Cast Suresh Gopi, Biju Menon, Mithra Kurien, Nedumudi Venu

Director Biju Vattappara

Rating G

 

Once the late Esmail Merchant told me that a film must, above all, tell a good story, and all his movies do precisely that. Sadly, much of the Indian cinema that we watch today makes little effort to offer a good story that will stay with us long after the curtains come down.

Biju Vattappara's Rama Ravanan is an interesting exception. It has a lovely story, adapted from Kamala Das' novella, Manomi, which clearly points to loss of love as the cause of the bloody Sri Lankan conflict. Scripted by Vattappara, the film sketches the life and love, in all their pathos, of a young Sinhalese girl. A tragic victim of the ethnic conflict that raged for over two decades - creating unimaginable dislocation, devastation and death - she is one among the millions who suffered, as thousands of others perished.

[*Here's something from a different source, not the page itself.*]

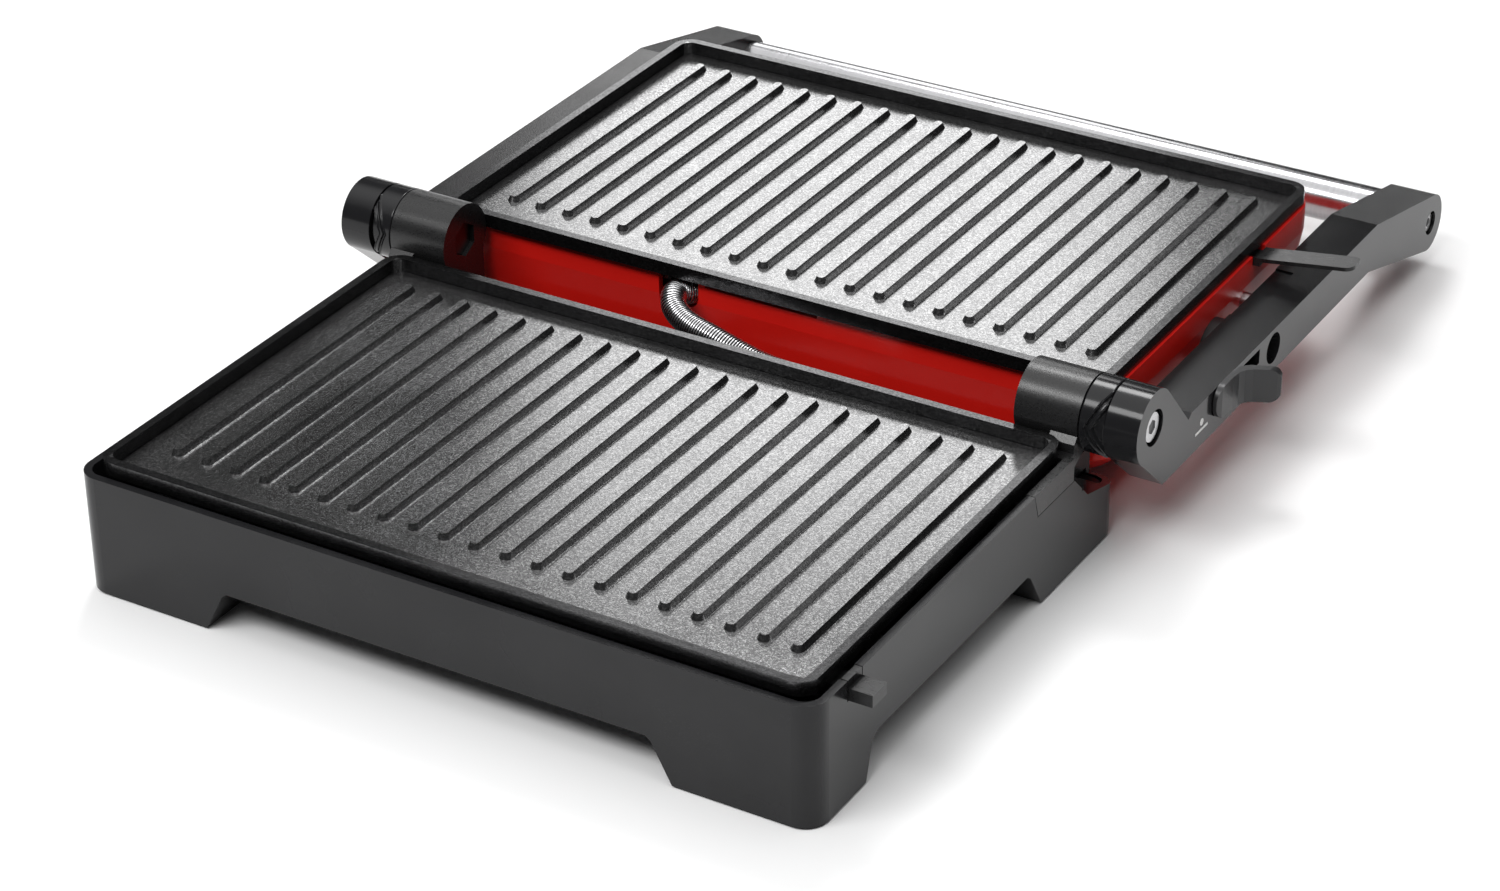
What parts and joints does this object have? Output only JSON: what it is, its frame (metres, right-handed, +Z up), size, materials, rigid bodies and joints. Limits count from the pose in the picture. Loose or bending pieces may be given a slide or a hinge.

Narrated in a series of flashbacks and flash-forwards, the film shows how an activist of the Liberation Tigers of Tamil Eelam, Thiruchelvam (Suresh Gopi) escapes death in Sri Lanka and takes refuge in a deserted house in a Kerala village. There, memories of a Sinhalese girl orphaned in the war, Manomi (Mithra Kurien), begin to haunt him. Manomi falls in love with Thiruchelvam, but realising the utter futility of such a relationship, he leaves her. She lives with Annadurai (Nedumudi Venu). Now, in the empty house, he is troubled by her memory, wondering what could have happened to her in the intervening years. The form, however, leaves much to be desired. In the absence of a tight and well-thought out script, the flashbacks cause confusion.

The plot line often seems unclear, though the performances of Kurien, Gopi and Venu are arresting enough to make-up for the gaps in the script.